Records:
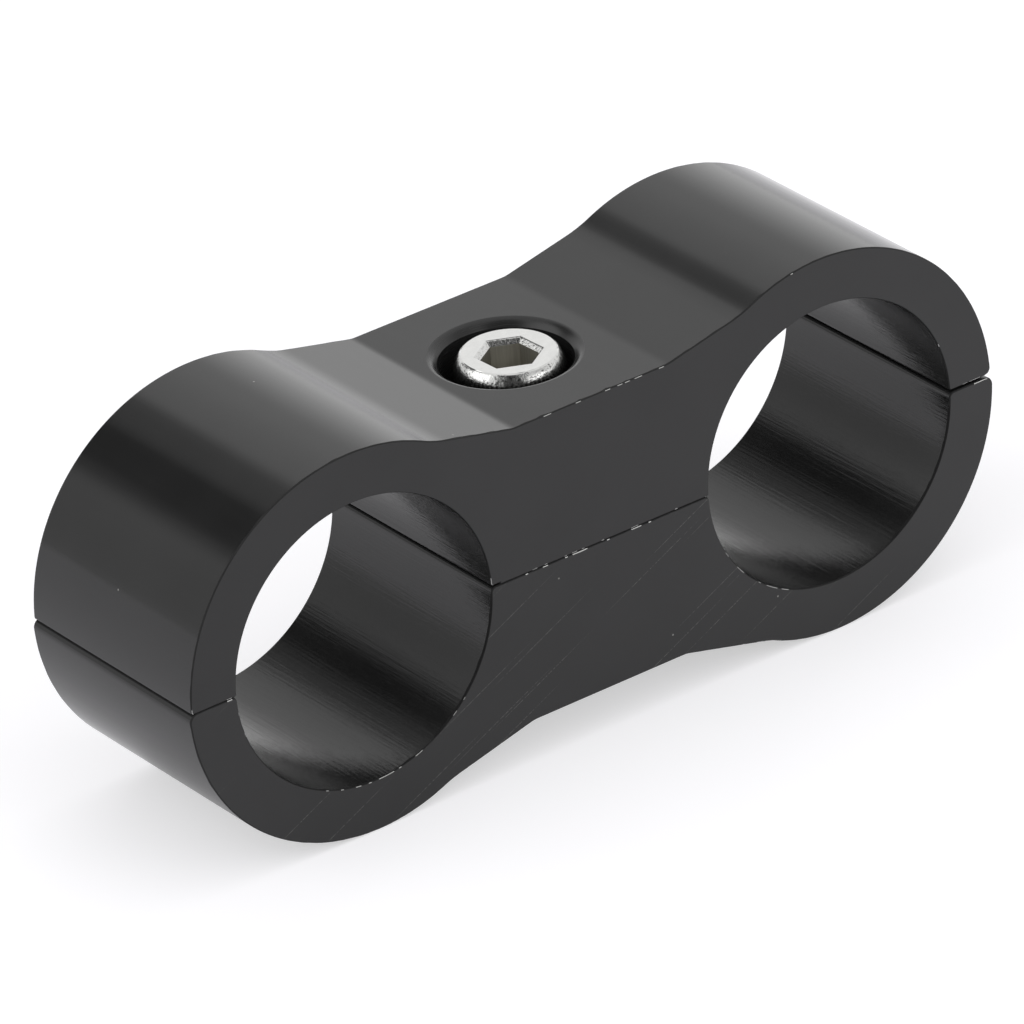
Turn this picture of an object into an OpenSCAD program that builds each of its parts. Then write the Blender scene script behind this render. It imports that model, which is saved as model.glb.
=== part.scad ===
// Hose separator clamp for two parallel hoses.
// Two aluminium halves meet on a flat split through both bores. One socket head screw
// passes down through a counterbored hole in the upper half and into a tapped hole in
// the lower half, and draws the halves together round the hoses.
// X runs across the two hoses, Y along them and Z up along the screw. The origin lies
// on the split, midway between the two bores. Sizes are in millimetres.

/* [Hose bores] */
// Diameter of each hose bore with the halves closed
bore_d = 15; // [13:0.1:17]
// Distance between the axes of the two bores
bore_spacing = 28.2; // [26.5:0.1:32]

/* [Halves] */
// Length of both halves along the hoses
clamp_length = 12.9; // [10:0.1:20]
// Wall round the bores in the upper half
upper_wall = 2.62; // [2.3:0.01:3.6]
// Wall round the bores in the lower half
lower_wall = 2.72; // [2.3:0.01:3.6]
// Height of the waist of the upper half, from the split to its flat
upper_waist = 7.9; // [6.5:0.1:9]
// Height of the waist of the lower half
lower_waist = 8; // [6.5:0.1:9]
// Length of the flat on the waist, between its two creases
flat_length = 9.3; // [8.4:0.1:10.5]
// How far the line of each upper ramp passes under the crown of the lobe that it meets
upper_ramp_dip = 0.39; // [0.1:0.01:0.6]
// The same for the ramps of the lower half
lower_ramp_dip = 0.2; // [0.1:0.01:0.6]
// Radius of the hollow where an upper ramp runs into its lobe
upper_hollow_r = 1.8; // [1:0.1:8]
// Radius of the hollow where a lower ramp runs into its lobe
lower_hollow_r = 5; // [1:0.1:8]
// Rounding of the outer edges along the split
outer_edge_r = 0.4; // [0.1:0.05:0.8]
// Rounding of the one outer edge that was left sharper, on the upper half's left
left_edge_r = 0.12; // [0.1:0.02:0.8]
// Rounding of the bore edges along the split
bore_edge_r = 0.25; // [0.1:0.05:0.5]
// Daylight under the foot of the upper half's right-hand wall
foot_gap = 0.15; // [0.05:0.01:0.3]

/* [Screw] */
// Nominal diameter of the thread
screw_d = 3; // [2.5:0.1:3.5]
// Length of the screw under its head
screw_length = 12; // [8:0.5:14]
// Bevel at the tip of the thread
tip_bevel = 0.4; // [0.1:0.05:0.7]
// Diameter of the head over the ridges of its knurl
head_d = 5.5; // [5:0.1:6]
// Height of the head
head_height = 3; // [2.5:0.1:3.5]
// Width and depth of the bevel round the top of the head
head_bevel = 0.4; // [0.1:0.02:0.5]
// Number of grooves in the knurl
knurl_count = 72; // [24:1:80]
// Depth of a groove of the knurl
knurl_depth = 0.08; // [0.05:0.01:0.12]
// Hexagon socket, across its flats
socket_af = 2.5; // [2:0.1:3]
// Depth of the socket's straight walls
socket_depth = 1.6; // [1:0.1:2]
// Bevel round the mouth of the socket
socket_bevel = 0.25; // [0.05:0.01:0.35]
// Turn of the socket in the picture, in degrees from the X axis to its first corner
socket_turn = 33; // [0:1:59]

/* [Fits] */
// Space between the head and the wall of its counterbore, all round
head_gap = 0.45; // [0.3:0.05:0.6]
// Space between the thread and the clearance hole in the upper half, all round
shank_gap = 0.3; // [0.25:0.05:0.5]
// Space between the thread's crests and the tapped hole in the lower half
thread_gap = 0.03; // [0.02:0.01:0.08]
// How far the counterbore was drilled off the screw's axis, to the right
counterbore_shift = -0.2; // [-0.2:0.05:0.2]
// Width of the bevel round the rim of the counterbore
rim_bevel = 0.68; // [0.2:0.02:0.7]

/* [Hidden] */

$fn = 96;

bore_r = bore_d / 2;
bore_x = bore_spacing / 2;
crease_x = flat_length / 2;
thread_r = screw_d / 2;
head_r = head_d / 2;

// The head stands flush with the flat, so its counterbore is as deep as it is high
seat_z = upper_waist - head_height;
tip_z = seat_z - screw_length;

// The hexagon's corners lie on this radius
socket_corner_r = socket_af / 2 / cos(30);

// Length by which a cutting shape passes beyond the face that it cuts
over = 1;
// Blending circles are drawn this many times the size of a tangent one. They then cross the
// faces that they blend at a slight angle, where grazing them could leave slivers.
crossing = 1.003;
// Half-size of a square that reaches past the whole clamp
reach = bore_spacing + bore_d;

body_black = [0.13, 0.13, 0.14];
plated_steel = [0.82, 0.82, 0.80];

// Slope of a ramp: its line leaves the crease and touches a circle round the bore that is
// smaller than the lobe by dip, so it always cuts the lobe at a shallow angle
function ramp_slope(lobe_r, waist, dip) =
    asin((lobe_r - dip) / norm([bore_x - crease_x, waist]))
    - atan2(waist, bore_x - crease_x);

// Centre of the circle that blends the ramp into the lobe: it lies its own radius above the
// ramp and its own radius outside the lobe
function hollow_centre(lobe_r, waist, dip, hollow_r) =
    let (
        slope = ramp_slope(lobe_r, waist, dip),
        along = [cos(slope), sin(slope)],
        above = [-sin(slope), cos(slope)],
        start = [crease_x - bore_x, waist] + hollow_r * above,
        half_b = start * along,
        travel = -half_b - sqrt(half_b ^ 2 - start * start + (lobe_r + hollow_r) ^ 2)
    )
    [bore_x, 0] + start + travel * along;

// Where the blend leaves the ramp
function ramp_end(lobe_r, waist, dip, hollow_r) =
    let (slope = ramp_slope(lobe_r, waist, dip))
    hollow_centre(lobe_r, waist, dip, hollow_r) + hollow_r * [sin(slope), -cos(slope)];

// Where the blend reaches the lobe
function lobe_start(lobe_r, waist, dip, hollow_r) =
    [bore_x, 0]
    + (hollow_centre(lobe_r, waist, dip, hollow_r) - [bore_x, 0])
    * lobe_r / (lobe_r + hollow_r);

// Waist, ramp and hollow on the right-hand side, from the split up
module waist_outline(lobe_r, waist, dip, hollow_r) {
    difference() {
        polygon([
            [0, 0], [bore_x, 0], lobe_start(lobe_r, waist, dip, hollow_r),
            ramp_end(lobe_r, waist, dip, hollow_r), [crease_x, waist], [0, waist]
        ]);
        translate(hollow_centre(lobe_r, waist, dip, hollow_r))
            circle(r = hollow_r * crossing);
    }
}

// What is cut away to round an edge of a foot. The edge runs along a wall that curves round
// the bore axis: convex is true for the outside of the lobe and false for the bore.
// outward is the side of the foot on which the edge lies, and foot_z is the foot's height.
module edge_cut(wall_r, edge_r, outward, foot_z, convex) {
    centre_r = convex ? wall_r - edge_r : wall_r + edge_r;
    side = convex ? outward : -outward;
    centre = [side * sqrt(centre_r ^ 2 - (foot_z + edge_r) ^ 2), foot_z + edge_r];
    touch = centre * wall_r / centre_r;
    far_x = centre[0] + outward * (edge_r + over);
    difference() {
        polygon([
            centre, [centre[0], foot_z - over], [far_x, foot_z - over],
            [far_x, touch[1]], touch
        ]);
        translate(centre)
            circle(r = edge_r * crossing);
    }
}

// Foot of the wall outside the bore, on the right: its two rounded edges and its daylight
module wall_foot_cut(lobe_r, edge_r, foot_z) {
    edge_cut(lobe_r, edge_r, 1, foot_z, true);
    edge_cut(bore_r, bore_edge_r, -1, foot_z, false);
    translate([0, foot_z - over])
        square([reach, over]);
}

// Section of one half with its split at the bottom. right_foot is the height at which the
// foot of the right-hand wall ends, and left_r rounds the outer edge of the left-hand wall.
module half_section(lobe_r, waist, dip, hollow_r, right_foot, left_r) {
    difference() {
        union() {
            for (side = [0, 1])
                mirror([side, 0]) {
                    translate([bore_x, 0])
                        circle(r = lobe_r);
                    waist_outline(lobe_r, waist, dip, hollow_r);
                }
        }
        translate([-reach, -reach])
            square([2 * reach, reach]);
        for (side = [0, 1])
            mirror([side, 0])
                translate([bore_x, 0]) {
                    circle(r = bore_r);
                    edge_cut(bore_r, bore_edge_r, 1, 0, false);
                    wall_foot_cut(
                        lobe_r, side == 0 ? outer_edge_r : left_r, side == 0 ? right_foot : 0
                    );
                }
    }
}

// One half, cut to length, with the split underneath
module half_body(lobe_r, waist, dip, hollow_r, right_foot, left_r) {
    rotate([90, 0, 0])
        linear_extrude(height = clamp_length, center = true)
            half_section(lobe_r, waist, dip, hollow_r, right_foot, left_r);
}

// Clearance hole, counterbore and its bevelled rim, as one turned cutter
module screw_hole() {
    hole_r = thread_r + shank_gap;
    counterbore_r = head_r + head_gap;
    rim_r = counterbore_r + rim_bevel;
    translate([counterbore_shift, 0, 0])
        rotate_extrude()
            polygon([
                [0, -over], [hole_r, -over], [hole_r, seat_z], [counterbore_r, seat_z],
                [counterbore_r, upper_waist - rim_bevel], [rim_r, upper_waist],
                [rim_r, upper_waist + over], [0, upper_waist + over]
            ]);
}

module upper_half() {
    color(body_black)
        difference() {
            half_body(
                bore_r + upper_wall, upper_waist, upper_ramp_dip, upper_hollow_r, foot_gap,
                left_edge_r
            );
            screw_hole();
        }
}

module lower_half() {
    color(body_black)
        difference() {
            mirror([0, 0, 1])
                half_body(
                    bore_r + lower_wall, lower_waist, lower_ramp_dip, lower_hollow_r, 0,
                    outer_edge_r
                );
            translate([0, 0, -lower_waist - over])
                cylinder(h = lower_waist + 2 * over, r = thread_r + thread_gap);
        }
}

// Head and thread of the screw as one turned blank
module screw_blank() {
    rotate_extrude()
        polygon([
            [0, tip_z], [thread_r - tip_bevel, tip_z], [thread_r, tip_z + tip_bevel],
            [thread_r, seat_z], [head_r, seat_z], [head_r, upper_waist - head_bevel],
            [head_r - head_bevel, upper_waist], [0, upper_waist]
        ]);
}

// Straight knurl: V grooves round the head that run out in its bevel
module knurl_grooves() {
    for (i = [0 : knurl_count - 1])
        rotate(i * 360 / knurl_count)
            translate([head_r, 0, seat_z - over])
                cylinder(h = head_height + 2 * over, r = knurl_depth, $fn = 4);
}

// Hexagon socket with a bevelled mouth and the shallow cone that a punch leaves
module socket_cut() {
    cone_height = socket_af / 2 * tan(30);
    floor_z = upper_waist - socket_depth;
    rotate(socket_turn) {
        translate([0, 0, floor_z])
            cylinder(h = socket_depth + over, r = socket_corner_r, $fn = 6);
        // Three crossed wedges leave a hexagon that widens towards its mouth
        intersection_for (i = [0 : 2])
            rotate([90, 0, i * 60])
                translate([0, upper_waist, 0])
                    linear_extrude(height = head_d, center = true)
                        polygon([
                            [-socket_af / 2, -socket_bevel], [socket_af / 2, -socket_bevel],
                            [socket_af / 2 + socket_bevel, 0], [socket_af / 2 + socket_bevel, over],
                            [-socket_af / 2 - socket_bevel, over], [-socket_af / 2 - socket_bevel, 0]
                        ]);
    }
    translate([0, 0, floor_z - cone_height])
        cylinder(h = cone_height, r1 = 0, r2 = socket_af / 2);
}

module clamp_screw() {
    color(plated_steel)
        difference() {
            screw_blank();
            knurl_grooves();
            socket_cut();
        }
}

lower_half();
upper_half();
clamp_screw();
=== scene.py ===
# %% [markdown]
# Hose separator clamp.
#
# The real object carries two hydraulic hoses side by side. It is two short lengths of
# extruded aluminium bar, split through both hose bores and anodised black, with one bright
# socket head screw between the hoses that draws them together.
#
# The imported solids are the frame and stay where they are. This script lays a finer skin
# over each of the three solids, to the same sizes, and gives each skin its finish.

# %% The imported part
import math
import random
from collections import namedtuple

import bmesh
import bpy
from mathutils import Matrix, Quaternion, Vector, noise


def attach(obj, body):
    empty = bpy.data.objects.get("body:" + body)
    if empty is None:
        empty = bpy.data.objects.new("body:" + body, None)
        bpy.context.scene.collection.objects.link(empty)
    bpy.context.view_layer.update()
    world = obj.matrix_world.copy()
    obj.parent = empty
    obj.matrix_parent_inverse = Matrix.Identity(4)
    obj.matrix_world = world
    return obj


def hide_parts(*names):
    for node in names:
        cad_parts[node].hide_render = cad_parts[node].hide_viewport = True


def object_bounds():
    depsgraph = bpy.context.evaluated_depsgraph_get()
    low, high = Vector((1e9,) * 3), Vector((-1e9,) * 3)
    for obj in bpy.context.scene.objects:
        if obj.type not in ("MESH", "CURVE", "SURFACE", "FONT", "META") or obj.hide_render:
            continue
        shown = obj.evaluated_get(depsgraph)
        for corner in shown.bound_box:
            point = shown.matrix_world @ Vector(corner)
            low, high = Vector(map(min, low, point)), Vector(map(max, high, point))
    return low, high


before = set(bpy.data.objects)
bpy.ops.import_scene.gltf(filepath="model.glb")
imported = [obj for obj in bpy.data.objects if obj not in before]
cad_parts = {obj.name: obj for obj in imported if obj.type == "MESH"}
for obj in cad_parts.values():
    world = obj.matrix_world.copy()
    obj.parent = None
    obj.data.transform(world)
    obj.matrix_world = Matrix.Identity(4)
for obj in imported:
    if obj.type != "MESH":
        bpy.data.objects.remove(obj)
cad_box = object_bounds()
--
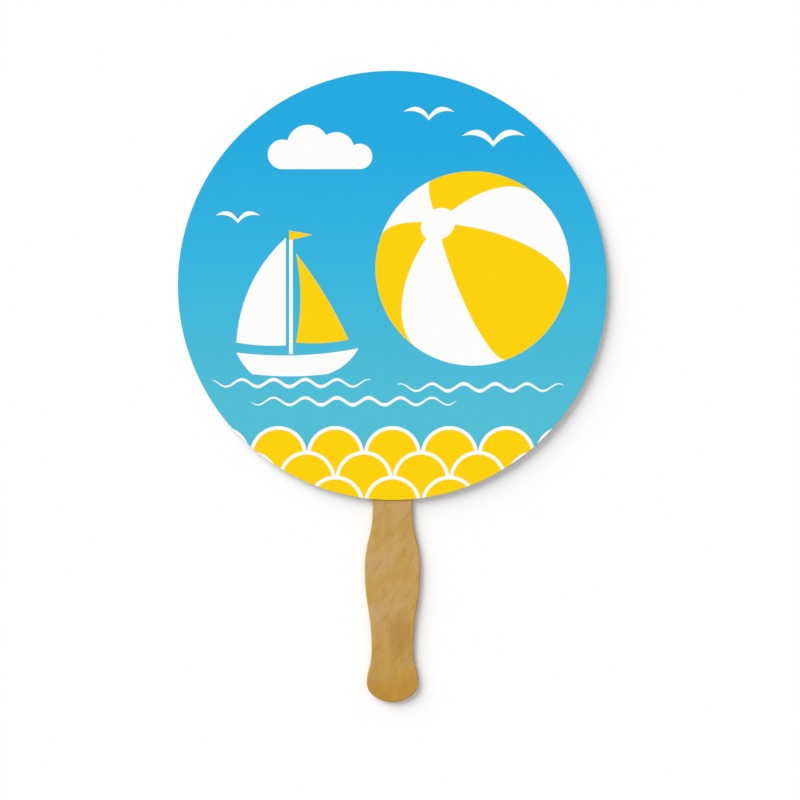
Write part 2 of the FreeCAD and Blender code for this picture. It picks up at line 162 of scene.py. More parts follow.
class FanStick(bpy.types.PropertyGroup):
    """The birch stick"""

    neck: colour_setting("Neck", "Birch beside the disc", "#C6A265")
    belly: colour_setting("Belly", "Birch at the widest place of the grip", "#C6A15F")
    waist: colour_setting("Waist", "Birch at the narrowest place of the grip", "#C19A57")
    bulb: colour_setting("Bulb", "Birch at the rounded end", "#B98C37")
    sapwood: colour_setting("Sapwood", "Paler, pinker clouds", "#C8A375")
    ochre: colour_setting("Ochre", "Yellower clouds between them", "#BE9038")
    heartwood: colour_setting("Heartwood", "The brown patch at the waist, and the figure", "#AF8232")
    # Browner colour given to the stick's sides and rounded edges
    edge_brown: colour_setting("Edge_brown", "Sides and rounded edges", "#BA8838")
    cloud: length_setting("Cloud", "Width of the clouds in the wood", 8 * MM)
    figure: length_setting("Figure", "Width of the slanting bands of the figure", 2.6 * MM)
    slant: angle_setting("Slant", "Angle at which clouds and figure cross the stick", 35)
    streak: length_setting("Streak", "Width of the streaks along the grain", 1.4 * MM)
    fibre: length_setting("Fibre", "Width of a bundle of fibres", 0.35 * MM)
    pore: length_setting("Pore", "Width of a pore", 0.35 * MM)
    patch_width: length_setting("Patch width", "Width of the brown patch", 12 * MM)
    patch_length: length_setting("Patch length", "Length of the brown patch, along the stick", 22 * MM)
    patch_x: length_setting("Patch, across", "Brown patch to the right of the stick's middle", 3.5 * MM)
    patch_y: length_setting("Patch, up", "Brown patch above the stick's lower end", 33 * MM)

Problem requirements
Return only the stretch of the material above from the line holding "obj.parent = empty" through the line holding "cad_box = object_bounds()", copied exactly.

Answer to this exercise
    obj.parent = empty
    obj.matrix_parent_inverse = Matrix.Identity(4)
    obj.matrix_world = world
    return obj


def hide_parts(*names):
    for node in names:
        cad_parts[node].hide_render = cad_parts[node].hide_viewport = True


def object_bounds():
    depsgraph = bpy.context.evaluated_depsgraph_get()
    low, high = Vector((1e9,) * 3), Vector((-1e9,) * 3)
    for obj in bpy.context.scene.objects:
        if obj.type not in ("MESH", "CURVE", "SURFACE", "FONT", "META") or obj.hide_render:
            continue
        shown = obj.evaluated_get(depsgraph)
        for corner in shown.bound_box:
            point = shown.matrix_world @ Vector(corner)
            low, high = Vector(map(min, low, point)), Vector(map(max, high, point))
    return low, high


before = set(bpy.data.objects)
bpy.ops.import_scene.gltf(filepath="model.glb")
imported = [obj for obj in bpy.data.objects if obj not in before]
cad_parts = {obj.name: obj for obj in imported if obj.type == "MESH"}
for obj in cad_parts.values():
    world = obj.matrix_world.copy()
    obj.parent = None
    obj.data.transform(world)
    obj.matrix_world = Matrix.Identity(4)
for obj in imported:
    if obj.type != "MESH":
        bpy.data.objects.remove(obj)
cad_box = object_bounds()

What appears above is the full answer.